Sánchez allowed one run on five hits over six innings, striking out five and walking one. On a normal night, that would have been its own storyline. With the way Sánchez has pitched, maybe it should have been. But this was not a normal night, and Sánchez’s excellence became the steady backdrop to the fireworks.
“That was one of those games, right?” interim manager Don Mattingly said. “A lot of good things happened tonight.”
Mattingly, now 32-16 since taking over, pointed to the way Schwarber and Harper change the equation for opposing managers, especially when left-handers enter the game and still cannot find a safe place to throw the baseball.
“He’s amazing from the standpoint that you watch both of those guys together and they bring in lefties and it doesn’t really bother either one of them,” Mattingly said. “If you don’t get the ball to the right spots, they can hurt you. It’s pretty amazing.”
The Mets learned that the hard way.
Peralta was knocked around. Pérez was greeted by Schwarber’s second missile of the third inning. Myers gave up Harper’s cycle-clinching triple and Schwarber’s third homer. By the end, the Phillies had turned a divisional matchup into an offensive showcase.
The win did not solve everything about their season. It did not erase the inconsistency that has followed them through the first half. It did not change the larger questions that still hover around a team trying to turn its talent into something more stable.
But for one night, the Phillies looked like what they can be when the top of the order starts dictating the terms.
They looked loud.
They looked dangerous.
They looked like a team with two middle-of-the-order stars capable of bending a game into history.

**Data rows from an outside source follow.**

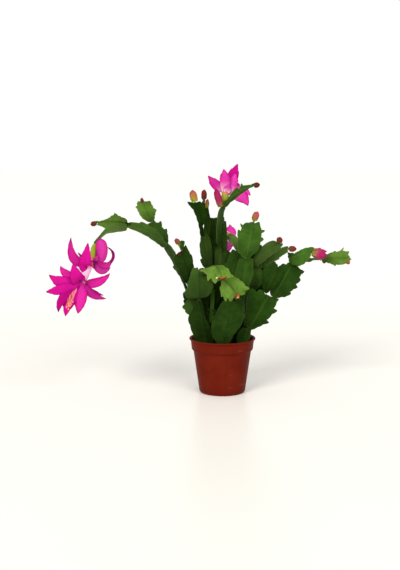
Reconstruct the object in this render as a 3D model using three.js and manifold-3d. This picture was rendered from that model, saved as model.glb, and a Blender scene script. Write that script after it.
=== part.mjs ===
// A flowering Christmas cactus (Schlumbergera truncata) in a small plastic pot.
// Millimetres, +Z up. The origin is the middle of the pot's underside, +X is to the right of the
// plant's front and +Y points to its back.
//
// The plant is a chain of flat segments. Every segment is a closed loft of four-cornered rings with
// one point at each end: the base point meets the carrying segment and the tip point carries the
// next one. Buds are lofts too, and a flower is a tube joined with its petals.
import * as THREE from "three";
import { mergeVertices } from "three/addons/utils/BufferGeometryUtils.js";
import Module from "manifold-3d";

const wasm = await Module();
wasm.setup();

// ---- Driving dimensions ------------------------------------------------------------------------

const GAP = 0.4; // left between pieces that touch
const POT = {
  height: 51,
  lipRadius: 30.5,
  lipHeight: 1.6,
  bandTopRadius: 29.1,
  bandBottomRadius: 28.2,
  bandHeight: 10.5,
  bodyTopRadius: 26.8,
  baseRadius: 21,
  baseRounding: 1.8,
  wall: 1.1,
  floor: 1.4,
  sides: 36,
};
const FOOT = { inner: 8, outer: 15, recess: 1 }; // the drain gutter under the pot
const DRAIN = { radius: 2.2, circle: 11.5, count: 5, sides: 12 };
const SOIL = { top: 45, dome: 1.2, roughness: 0.5, depth: 5, rings: 5, sides: 28 };
const RIB = { base: 1.5, tip: 1.0, neck: 1.1 }; // half thickness along a segment's midrib
const SIBLING_SPACING = 0.3; // share of a carrier's half width between two segments on its end
const PETAL = { thickness: 0.45, rootWidth: 1.6, stations: 5 };
const WHORLS = { outer: { share: 0.45, run: 0.62 }, inner: { share: 0.93, run: 0.3 } }; // petals on the tube
const TUBE = { sides: 8, ovaryRadius: 3.1, waistRadius: 2.5, mouthRadius: 4.2 };
const STAMENS = { sides: 6, rootRadius: 0.9, headRadius: 2.1 };

// ---- Colours, one material for each kind of piece ------------------------------------------------

const finish = (color, roughness) => new THREE.MeshStandardMaterial({ color, roughness, metalness: 0 });
const MATERIALS = {
  pot: finish(0x8a2f1c, 0.42),
  soil: finish(0x1f150f, 0.95),
  rooted: finish(0x2a4a1e, 0.5),
  slim: finish(0x35581f, 0.42),
  drawn: finish(0x4a7a28, 0.42),
  old: finish(0x26421c, 0.5),
  grown: finish(0x2c5a1c, 0.4),
  young: finish(0x63a02f, 0.4),
  bud: finish(0xb0515a, 0.45),
  petal: finish(0xdd1ba6, 0.5),
  stamen: finish(0xf2b0b4, 0.6),
};

// ---- The plant -----------------------------------------------------------------------------------

// A segment's outline by age. Each station gives its place along the midrib, its half width and how
// far its edge points lean ahead of the rib, all as shares of the segment's length or half width.
const OUTLINES = {
  rooted: [
    [0.05, 0.2, 0],
    [0.24, 0.36, 0],
    [0.36, 0.72, 0],
    [0.46, 0.92, 0],
    [0.53, 0.84, 0],
    [0.68, 1.0, 0],
    [0.8, 0.9, 0],
    [0.92, 0.62, 0.02],
    [0.98, 0.25, 0],
  ],
  old: [
    [0.04, 0.16, 0],
    [0.18, 0.62, 0],
    [0.33, 0.92, 0],
    [0.47, 0.94, 0],
    [0.54, 0.8, 0],
    [0.66, 0.98, 0],
    [0.8, 0.92, 0],
    [0.92, 0.6, 0.03],
    [0.98, 0.25, 0],
  ],
  grown: [
    [0.04, 0.14, 0],
    [0.2, 0.52, 0],
    [0.35, 0.78, 0],
    [0.46, 0.98, 0.03],
    [0.51, 0.82, 0],
    [0.65, 1.0, 0.04],
    [0.7, 0.82, 0],
    [0.83, 0.96, 0.05],
    [0.88, 0.84, 0.01],
    [0.95, 0.82, 0.05],
    [0.985, 0.3, 0],
  ],
  drawn: [
    [0.04, 0.2, 0],
    [0.14, 0.62, 0],
    [0.27, 0.94, 0.02],
    [0.33, 0.8, 0],
    [0.48, 0.78, 0.03],
    [0.54, 0.56, 0],
    [0.66, 0.44, 0.02],
    [0.72, 0.28, 0],
    [0.98, 0.18, 0],
  ],
  slim: [
    [0.04, 0.22, 0],
    [0.25, 0.4, 0],
    [0.42, 0.6, 0.02],
    [0.47, 0.5, 0],
    [0.68, 0.72, 0.03],
    [0.73, 0.6, 0],
    [0.92, 1.0, 0.06],
    [0.98, 0.3, 0],
  ],
  young: [
    [0.04, 0.14, 0],
    [0.18, 0.55, 0],
    [0.36, 0.82, 0],
    [0.5, 1.0, 0.05],
    [0.55, 0.8, 0],
    [0.72, 1.0, 0.08],
    [0.78, 0.8, 0.01],
    [0.93, 0.74, 0.07],
    [0.98, 0.25, 0],
  ],
};

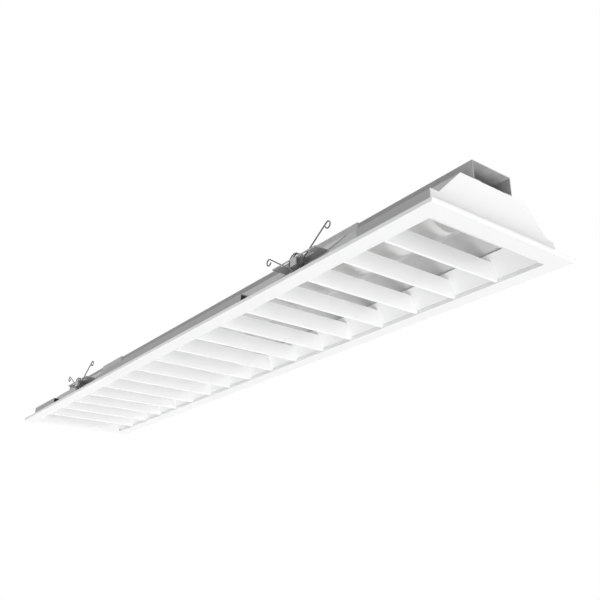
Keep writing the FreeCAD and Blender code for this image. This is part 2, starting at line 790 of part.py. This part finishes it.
def wire_tube(edges, radius):
    """A solid round wire along edges that run on from each other without a corner."""
    path = Part.Wire(edges)
    start = edges[0].valueAt(edges[0].FirstParameter)
    way = edges[0].tangentAt(edges[0].FirstParameter)
    profile = Part.Wire([Part.Circle(start, way, radius).toShape()])
    shell = Part.BRepOffsetAPI.MakePipeShell(path)
    shell.add(profile)
    shell.build()
    shell.makeSolid()
    solid = shell.shape()
    expected = path.Length * math.pi * radius * radius
    if abs(solid.Volume / expected - 1) > 0.02:
        raise ValueError("a wire's volume doesn't match its length")
    return solid


def make_wire(label, shape, placement):
    feature = doc.addObject("Part::Feature", label)
    feature.Shape = shape
    feature.Placement = placement
    return keep(feature)


def make_led_lead():
    """The lead that leaves the driver, bends down through the roof and ends at the boards."""
    height = sheet.roof_height + sheet.lead_height
    bend = sheet.lead_bend
    turn = Vector(0, 0, height)
    start = Vector(sheet.driver_start, 0, height)
    end = Vector(0, 0, sheet.roof_height - sheet.shell_wall - sheet.tray_wall)
    into, out_of = turn + Vector(bend, 0, 0), turn - Vector(0, 0, bend)
    edges = [
        Part.LineSegment(start, into).toShape(),
        arc_between(into, turn, out_of),
        Part.LineSegment(out_of, end).toShape(),
    ]
    make_wire("led_lead", wire_tube(edges, sheet.led_lead_radius), Placement())


WIRE = sheet.wire / 2
COIL = sheet.coil_radius
ARM_PLANE = sheet.coil_turns * sheet.coil_pitch / 2 + sheet.wire + sheet.spring_gap


def coil_point(turn):
    """A point on the coil's centre line and its direction, after a number of turns."""
    angle = math.tau * turn
    climb = sheet.coil_pitch / math.tau
    point = Vector(COIL * math.cos(angle), climb * angle - sheet.coil_turns * sheet.coil_pitch / 2,
                   COIL * math.sin(angle))
    way = Vector(-COIL * math.sin(angle), climb, COIL * math.cos(angle)).normalize()
    return point, way


def coil_shape():
    """The close turns round the tongue, with a short straight at each end."""
    quarters = int(sheet.coil_turns * 4)
    stops = [coil_point(n / 4) for n in range(quarters + 1)]
    edges = []
    for (start, start_way), (end, end_way) in zip(stops, stops[1:]):
        edges += biarc(start, start_way, end, end_way)
    first, first_way = stops[0]
    last, last_way = stops[-1]
    edges.insert(0, Part.LineSegment(first - first_way * sheet.wire, first).toShape())
    edges.append(Part.LineSegment(last, last + last_way * sheet.wire).toShape())
    samples = [coil_point(n / 48)[0] for n in range(quarters * 12 + 1)]
    gap = min(
        samples[low].distanceToPoint(samples[high])
        for low in range(len(samples)) for high in range(low + 24, len(samples))
    ) - sheet.wire
    print(f"coil: {sheet.coil_turns} turns, least gap between turns {gap:.2f} mm")
    return wire_tube(edges, WIRE)


def arm_shape(side):
    """One arm: most of a turn beside the coil, a straight leg rising outwards, and a hook.

    side is 1 for the arm that leaves towards +X and -1 for the other one.
    """
    rise = math.radians(sheet.arm_rise)
    leg_way = Vector(side * math.cos(rise), 0, math.sin(rise))
    outward = Vector(side * math.sin(rise), 0, -math.cos(rise))

    def on_coil(back):
        """A point on the turn, a number of degrees before the leg leaves it."""
        turn = math.radians(back)
        return outward * (COIL * math.cos(turn)) - leg_way * (COIL * math.sin(turn))

    leave = on_coil(0)
    tip = leave + leg_way * sheet.arm_length
    hook = sheet.hook_radius
    centre = tip + outward * hook

    def on_hook(angle):
        turn = math.radians(angle)
        return centre - outward * (hook * math.cos(turn)) + leg_way * (hook * math.sin(turn))

    def arcs(point_at, first, last):
        """Two arcs in a row along a circle, between two angles on it."""
        stops = [point_at(first + (last - first) * share / 4) for share in range(5)]
        return [Part.Arc(*stops[0:3]).toShape(), Part.Arc(*stops[2:5]).toShape()]

    edges = [
        *arcs(on_coil, sheet.arm_wrap, 0),
        Part.LineSegment(leave, tip).toShape(),
        *arcs(on_hook, 0, sheet.hook_turn),
    ]
    return wire_tube(edges, WIRE)


def make_springs():
    """Four torsion springs: a coil on each tongue and two arms that are squeezed upright."""
    across = number_of("ledge_reach / 2 - strap_wall - spring_gap") - (ARM_PLANE + WIRE)
    coil = coil_shape()
    # seen from the left side, the arm towards +X lies in front of the coil
    arms = {"outer": (arm_shape(1), -ARM_PLANE), "inner": (arm_shape(-1), ARM_PLANE)}
    for side, turn, way in (("left", 0, -1), ("right", 180, 1)):
        for end, along in (("near", 1), ("far", -1)):
            place = Vector(along * sheet.spring_spacing / 2, way * across, sheet.spring_height)
            spin = Rotation(Vector(0, 0, 1), turn)
            make_wire(f"spring_coil_{side}_{end}", coil, Placement(place, spin))
            for name, (shape, plane) in arms.items():
                shift = spin.multVec(Vector(0, plane, 0))
                make_wire(f"spring_arm_{side}_{end}_{name}", shape, Placement(place + shift, spin))


# ---------------------------------------------------------------- build, check and write
make_trim_frame()
make_body_shell()
make_end_plates()
make_side_rails()
make_top_channel()
make_strap_brackets()
make_diffuser()
make_gear_tray()
make_led_boards()
make_led_connector()
make_led_driver()
make_terminal_block()
make_mains_leads()
make_earth_stud()
make_fasteners()
make_grommets()
make_louvre_blades()
make_louvre_sides()
make_louvre_ends()
make_hinge_pins()
make_catch_magnets()
make_led_lead()
make_springs()
doc.recompute()

for thing in doc.Objects:
    if "Invalid" in thing.State or "Error" in thing.State:
        raise ValueError(f"{thing.Name} did not recompute: {thing.State}")
for node in nodes:
    if node.Shape.isNull() or not node.Shape.isValid() or not node.Shape.Solids:
        raise ValueError(f"{node.Label} has no valid solid")

os.makedirs("parts", exist_ok=True)
for node in nodes:
    node.Shape.exportStep(f"parts/{node.Label}.step")
print(f"{len(nodes)} nodes, {sum(len(node.Shape.Solids) for node in nodes)} solids")
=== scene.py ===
# %% [markdown]
# # A recessed louvre light, dressed around its CAD frame
#
# The light hangs in a ceiling and is seen from below and from one end. Its pieces come modelled
# and sized in a CAD frame, so this lesson is about how each surface looks: satin powder coat on
# the trim and the louvre, rolled zinc on the body, milky plastic over the light source, and the
# small things that making leaves behind, such as rivet stems and screw slots.

import math

import bmesh
import bpy
from mathutils import Euler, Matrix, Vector


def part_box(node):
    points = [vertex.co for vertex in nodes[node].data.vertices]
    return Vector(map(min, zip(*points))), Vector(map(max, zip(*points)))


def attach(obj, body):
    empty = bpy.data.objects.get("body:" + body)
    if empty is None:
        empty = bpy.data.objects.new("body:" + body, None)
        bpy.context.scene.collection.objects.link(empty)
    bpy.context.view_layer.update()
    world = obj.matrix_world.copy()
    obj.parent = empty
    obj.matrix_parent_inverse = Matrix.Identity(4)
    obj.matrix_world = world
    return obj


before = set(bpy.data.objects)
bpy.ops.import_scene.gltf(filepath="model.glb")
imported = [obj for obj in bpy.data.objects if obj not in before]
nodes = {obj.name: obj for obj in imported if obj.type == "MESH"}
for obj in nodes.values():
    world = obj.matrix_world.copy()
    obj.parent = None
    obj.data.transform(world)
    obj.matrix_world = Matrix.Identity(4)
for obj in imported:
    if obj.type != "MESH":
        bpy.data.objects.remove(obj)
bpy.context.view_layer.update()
MM = 0.001

# %% [markdown]
# ## Camera
#
# A catalogue picture of a ceiling light is taken from below, near one end, so that the long
# body runs away from the eye. Place, turn and lens were worked out from the corners of the trim
# in the picture.

# %% Camera
CAMERA_PLACE = Vector((1.0590, -0.6114, -0.3678))
CAMERA_TURN_DEGREES = (111.91, -0.32, 53.17)
LENS_MM = 45.05
SENSOR_MM = 36

camera = bpy.data.objects.new("camera", bpy.data.cameras.new("camera"))
camera.data.lens = LENS_MM
camera.data.sensor_width = SENSOR_MM
camera.data.clip_start = 0.01
camera.location = CAMERA_PLACE
camera.rotation_euler = Euler([math.radians(turn) for turn in CAMERA_TURN_DEGREES])
bpy.context.scene.collection.objects.link(camera)
bpy.context.scene.camera = camera
bpy.context.scene.view_settings.view_transform = "Standard"
print("camera stands at", [round(place, 3) for place in camera.location])

# %% [markdown]
# ## Shader maths as plain expressions
#
# A material is a small graph of nodes, and maths on it is easier to read as Python. `Wire` wraps
# one output of a node: adding, multiplying or comparing wires adds the Math node for it. `Graph`
# holds the node tree, and its one method makes every other kind of node.


# %% Wires and graphs
class Wire:
    """One output of a shader node. Sums, products and comparisons of wires add Math nodes."""

    def __init__(self, graph, socket):
        self.graph = graph
        self.socket = socket

    def maths(self, operation, first, second):
        return self.graph.node("ShaderNodeMath", {"operation": operation}, {0: first, 1: second})

    def __add__(self, other):
        return self.maths("ADD", self, other)

    def __mul__(self, other):
        return self.maths("MULTIPLY", self, other)

    def __gt__(self, other):
        return self.maths("GREATER_THAN", self, other)

    def __lt__(self, other):
        return self.maths("LESS_THAN", self, other)

    __radd__ = __add__
    __rmul__ = __mul__


class Graph:
    """A node tree that is filled in by calls of node()."""

    def __init__(self, tree):
        self.tree = tree

    def node(self, kind, settings=None, sockets=None, output=0):
        made = self.tree.nodes.new(kind)
        for name, value in (settings or {}).items():
            setattr(made, name, value)
        for name, value in (sockets or {}).items():
            self.join(value, made.inputs[name])
        return Wire(self, made.outputs[output])

    def join(self, value, socket):
        if isinstance(value, Wire):
            self.tree.links.new(value.socket, socket)
        else:
            socket.default_value = value


def grey(level):
    return (level, level, level, 1)


# %% [markdown]
# ## Studio
#
# The picture has a plain white ground, so the world looks white to the camera and to mirror
# reflections, while the light it sheds on the object is set apart and kept moderate. Suns with
# a wide angle give soft light that is even over the whole length: the strongest from below and
# from the near end, because the face of a ceiling light is what such a picture shows.

# %% World
AMBIENT = 0.24

world = bpy.data.worlds.new("studio")
world.use_nodes = True
bpy.context.scene.world = world
air = Graph(world.node_tree)
seen, mirrored, through = (
    air.node("ShaderNodeLightPath", output=f"Is {kind} Ray") for kind in ("Camera", "Glossy", "Transmission"))
shown = air.node("ShaderNodeMath", {"operation": "ADD", "use_clamp": True}, {0: seen, 1: mirrored + through})
white_ground = air.node("ShaderNodeBackground", None, {"Color": grey(1), "Strength": 1})
soft_light = air.node("ShaderNodeBackground", None, {"Color": grey(1), "Strength": AMBIENT})
both = air.node("ShaderNodeMixShader", None, {"Fac": shown, 1: soft_light, 2: white_ground})
air.join(both, world.node_tree.nodes["World Output"].inputs["Surface"])

# %% [markdown]
# A sun lamp is set by the way its light goes, not by its place. Four of them stand in for the
# big soft boxes of a studio. One large area lamp would fall off along the body, so that its far
# end goes dark, and suns don't.

# %% Suns
# each sun: the way its light goes, its level, and how wide it looks in degrees
SUNS = {
    "underside_sun": ((-0.5, 0.15, 0.85), 1.0, 50),
    "end_sun": ((-1, -0.1, 0.15), 0.45, 40),
    "side_sun": ((-0.1, 1, 0.5), 0.34, 70),
    "roof_sun": ((-0.2, 0.25, -1), 0.14, 30),
}

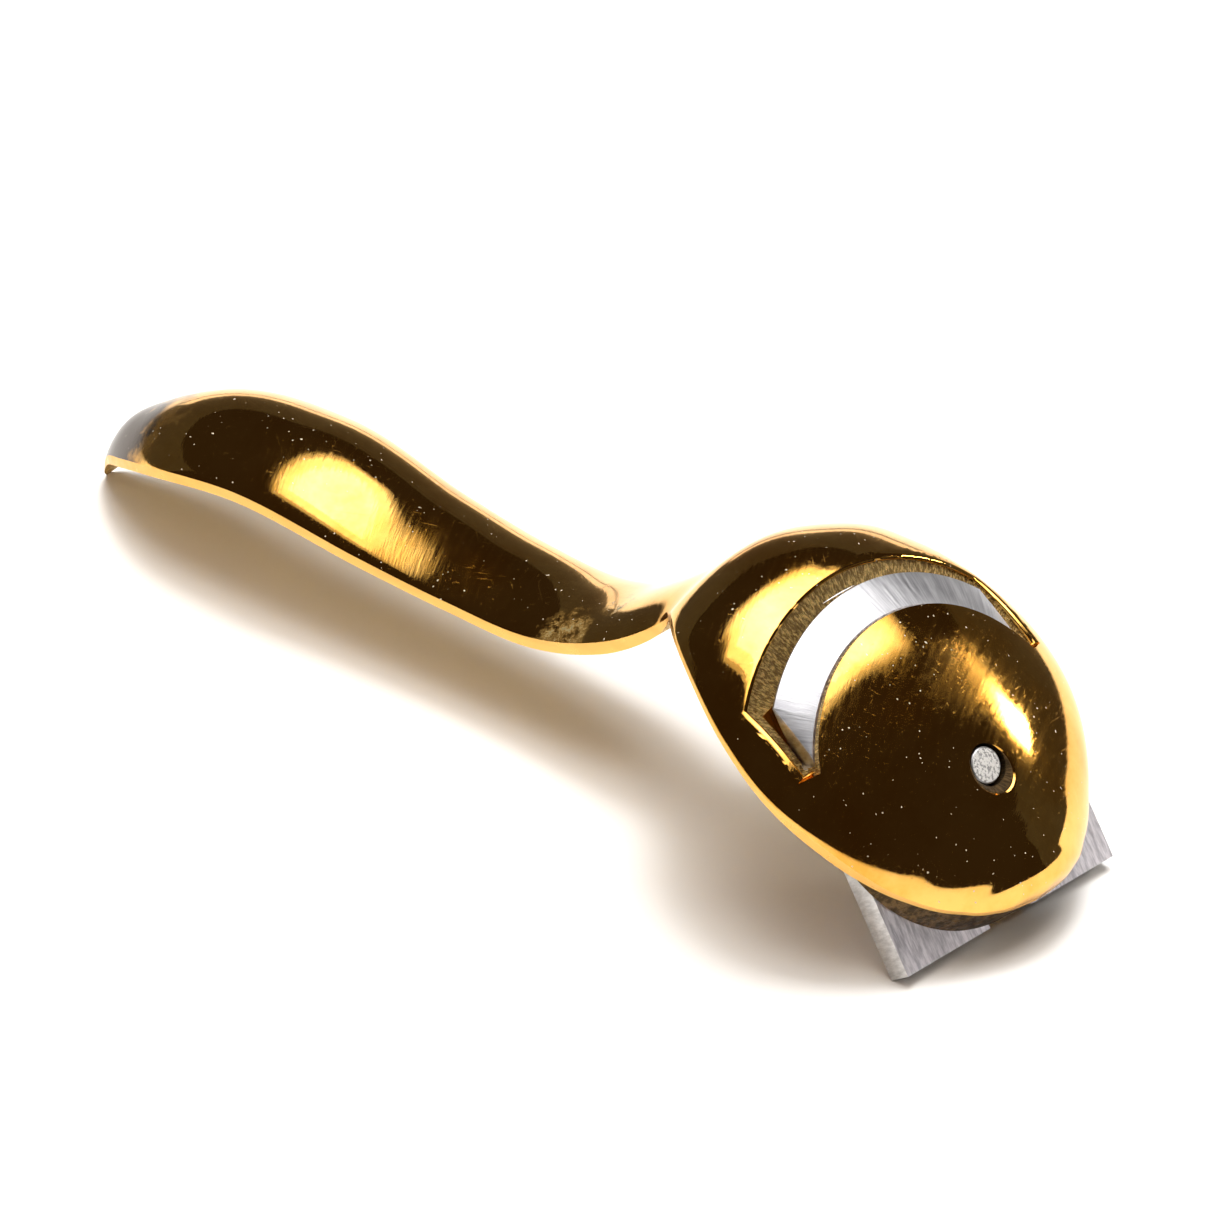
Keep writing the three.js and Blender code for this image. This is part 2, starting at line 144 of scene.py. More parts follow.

Schwarber hit baseballs into the second deck. Harper hit everything he needed to hit. Sánchez kept the Mets quiet. And on a night built around power, history and a sold-out ballpark losing itself in the moment, even the game’s best power hitters were reminded of something else.
Sometimes, you jog.
Sometimes, you sprint.
And sometimes, even after three home runs, you still have to haul it around third for your teammate.